How to survive an especially painful time for estranged parents and grandparents

Source: Tommaso79/Shutterstock

Many estranged parents feel a sense of dread when a holiday approaches. Whether it's Thanksgiving, Christmas, Easter, Hannukah, or the High Holy Days, they all want to know how they are going to survive it.

Some common questions are:

  • What do I tell people when they ask me what I'm going to do with my kids over the holidays or my birthday?
  • How do I manage my feelings of sadness, jealousy, or anger at my friends or children?
  • Are there any activities that are better or worse to do on those days?
  • Will I ever be able to get through a holiday and feel sane and whole again?
  • What should I say to others when they ask about my estranged children or grandchildren?

My short answer is: "Whatever you damn well please." In other words, you don't owe anyone an explanation, so you shouldn't feel obligated to say more than you want.

If it's an acquaintance or someone you're not close to, you can say something breezy and change the subject: "Oh, she's off in her own world. I don't see her or the kids as much as I'd like."

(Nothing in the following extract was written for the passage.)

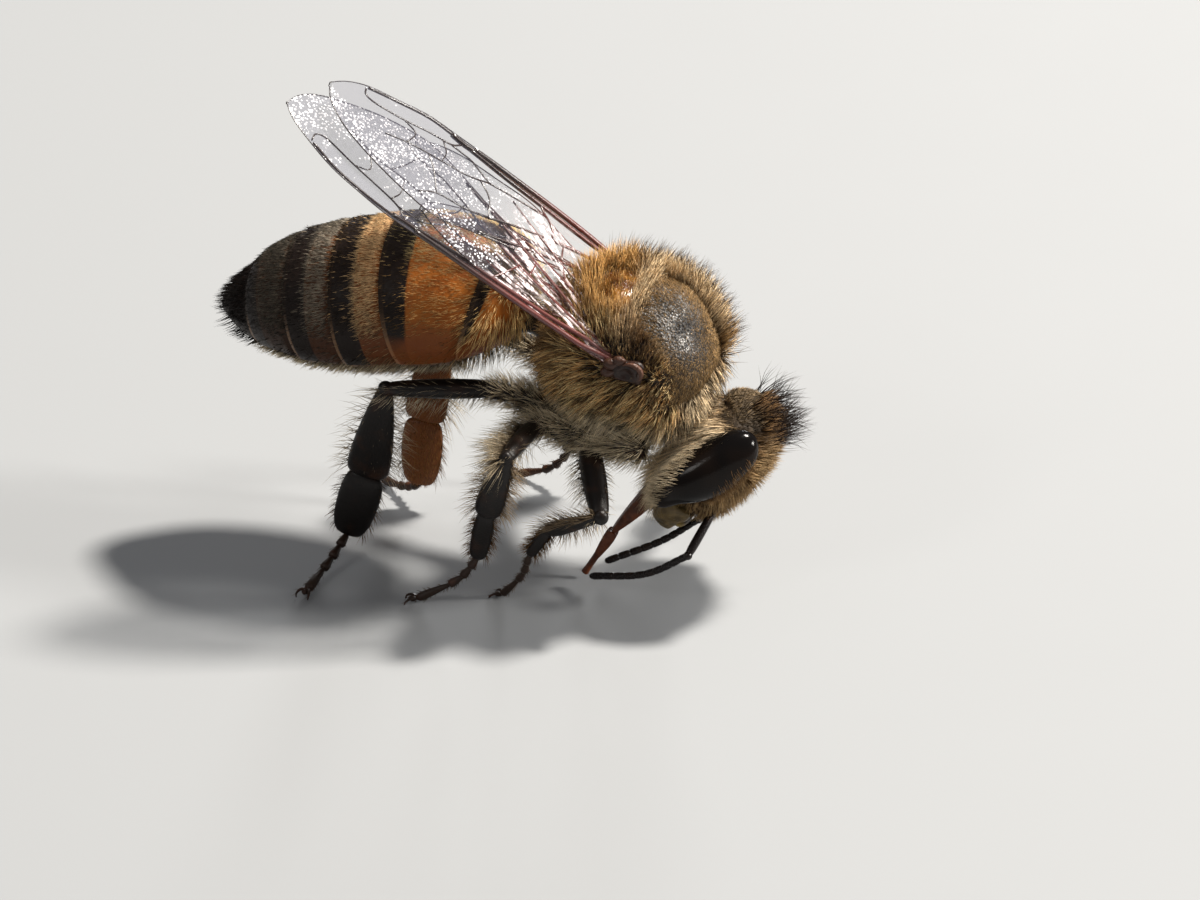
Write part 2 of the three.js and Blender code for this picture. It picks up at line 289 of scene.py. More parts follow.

If they persist, you could give an update based on the last time you saw your child, grandchild, or something that you heard through the grapevine. And then change the subject.

In other words, you are not ethically obligated to say more than you'd like about your situation. Your main goal is to get in and out of the conversation and steer it into waters that are more comfortable for you to swim in.

If they insist on showing you pictures of their children and grandchildren, take a deep breath, say something appropriately complimentary, and then suddenly be overcome by a powerful desire to go to the bathroom or get something to eat or drink.

Don't isolate

The message of estrangement is that you can have your most treasured person torn from you, and there’s nothing, or seemingly nothing, that you can do about it. That experience makes most people feel scared, impotent, and enraged. It has the potential—especially if you’ve had other traumas—to make you believe that this is somehow your fate or a kind of validation of your fundamental lack of worth.

Sadly, this complex of emotions may cause you to do the one thing you shouldn't do, and that's completely withdrawing from everyone. Far better to be direct about the kind of support that you'd like from friends or concerned family. And if you don't have a lot of friends or family nearby, volunteer somewhere.

Do something fun and special

This is not a time to be stingy with yourself. If you’re anticipating feeling especially depressed or lonely, now would be a good time to get out of town or go do something that you might not typically allow yourself. In other words, you should pamper yourself, because it will probably be a harder day than other days. And then it will pass.

The pain of the estrangement may persist, but the intensity of the feelings stimulated by the holidays will fade. Over time, you can get better and better at learning how to develop a sense of serenity, even without your child or grandchild in your life. It takes patience and practice, but it is within your reach.